Church and Mosque Side-by-Side


   The "Karapet" Church which was set up by Armenians in the southern port city of Abadan in 1958 is located in the center of the city. Before the construction of the new building there was another church building in which the Armenians living in Abadan performed their religious ceremonies.

   In the neighborhood of the church there stands one of the oldest mosques of the city. The mosque is named "Al-Masjid, Musa-ibn-Jafar" after the 7th Imam of the Shia' Muslims. Old and distinguished clergymen of the city believe that the church had been established before the mosque. Head of the church of the city, Roban Manokian says, "there are only two or three churches worldwide built wall to wall to a mosque."

   The two sacred places standing side by side indicate friendship and fraternity between the followers of the two religions.
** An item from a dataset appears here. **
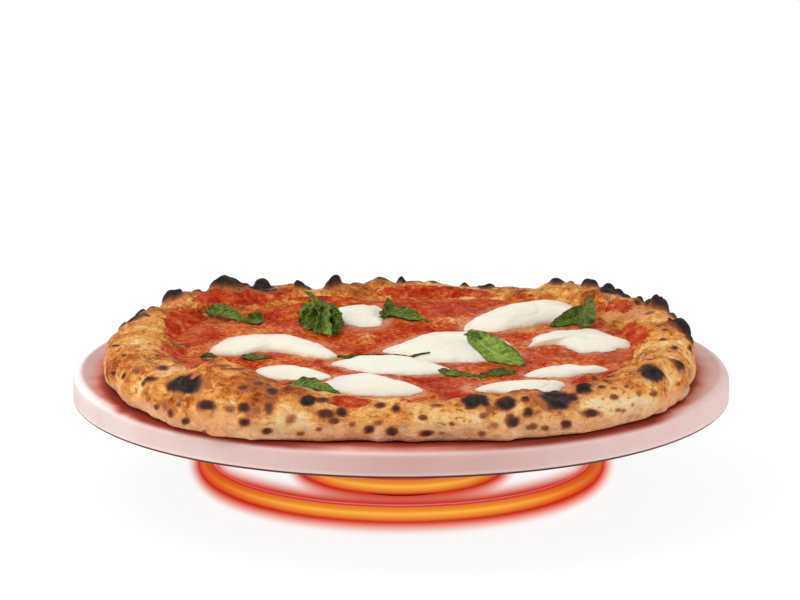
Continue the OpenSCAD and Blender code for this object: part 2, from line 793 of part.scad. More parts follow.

Muslims and Christians, ever since the very first days since the holy religion of Islam was introduced to the world, have been living in peace and on friendly terms in every part of the world including Iran.

   The architectural style of the `Karapet' church reminds one of the oldest churches belonging to Christians. It is built in the most traditional form possible. The style was adopted from the first church built in a city located in lands presently belonging to Armenia.

   Beautiful designing around the church, round columns, and bronze conical-shaped domes of the church add to its magnificence and contribute to the beauty of the city of Abadan. Many religious icons and statues including the cross of Jesus Christ (Propet Isa (AS) at the top of the domes, the tolls and the tower, each create a part of the spiritual atmosphere in the church.

   The name, date of the establishment and other features of the church are inscribed in one sentence, on the upper part of the southern entrance to the place. According to the sentence the work `Karapet' which originates from the Armenian language means,`The Messenger of Glad Tidings'.

   The old architectural style of the building which stands close to the modern and new buildings recently built in the city, marks the deep closeness of the old and new architectural styles in the city. The closeness surpasses the architecture of the buildings and proves the fraternity between the two nations of Iran and Armenia. The minaret of the mosques which rise to the sky in the same direction of the conical domes of the church indicate the oneness of the route to Allah, taken by both the Muslims and the Christians.

   The outer walls of the church are decorated with very beautiful plaster columns with several windows worked artfully in them. The inner space of the church is lighted with many huge lanterns.

   The church was reopened by the Armenians on the Christmas of 1998 after being rebuilt. It had been heavily bombed by Iraqi war-planes during the Iraqi imposed war and it was severely damaged.

   Roban Manokian, the clergyman in-charge of the church says, "I was born in Abadan 50 years ago. As far as I can remember, I attended this church together with my family to perform my religious duties."

   The church used to be attended by hundreds of Armenians before the war. We enjoy the same rights as the Muslim civilians of the city and have equal social rights. Even in regards with the political rights, we are the same. We have got our own representatives in the Majlis (Parliament) and have our children brought up in our own educational system, in our own language.

   A young Armenian lady commenting on the point, remarks, "I like any other Muslim girl, am freely studying in the university. I would like to express my gratitude to Iranian authorities for their creating an atmosphere of freedom for us which encourages our friendly feelings towards other Muslim Iranians and makes us feel at home in our own country, Iran. As an Armenian, I am free to attend the church, study in the university, vote in all elections and take any kind of job I choose."

   On the history of the Iranian Armenians, Manokian says, "the Armenians arrived in Iran about 200 years ago, when the Safavid dynasty ruled in Iran. They were a group of handy, innovative people who were masters in many industrial activities. They attracted the attention of Shah Abbas, the then ruler of the country and managed to get his license to settle in Iran when they were escaping from the mass slaughtering of the Armenians by the Ottoman Turks. The immigrant Armenians settled largely in the cities of Isfahan, Tehran, Tabriz and Abadan.

   According to the clergyman, there is a stone tablet set up beside the southern entrance to the church in commemoration of those Armenians killed by the Ottoman government on April 24,1915.

   A lady with her baby in her arms is carved on the stone. The lady stands as the Mother of the Armenian nation. The extension of her skirt indicates the continuation of the genocide once carried out by the Ottomans. One sentence is also carved on the tablet in Armenian letters:

   "We will always remember you, wherever we may be, in every time and every place. May God bless you."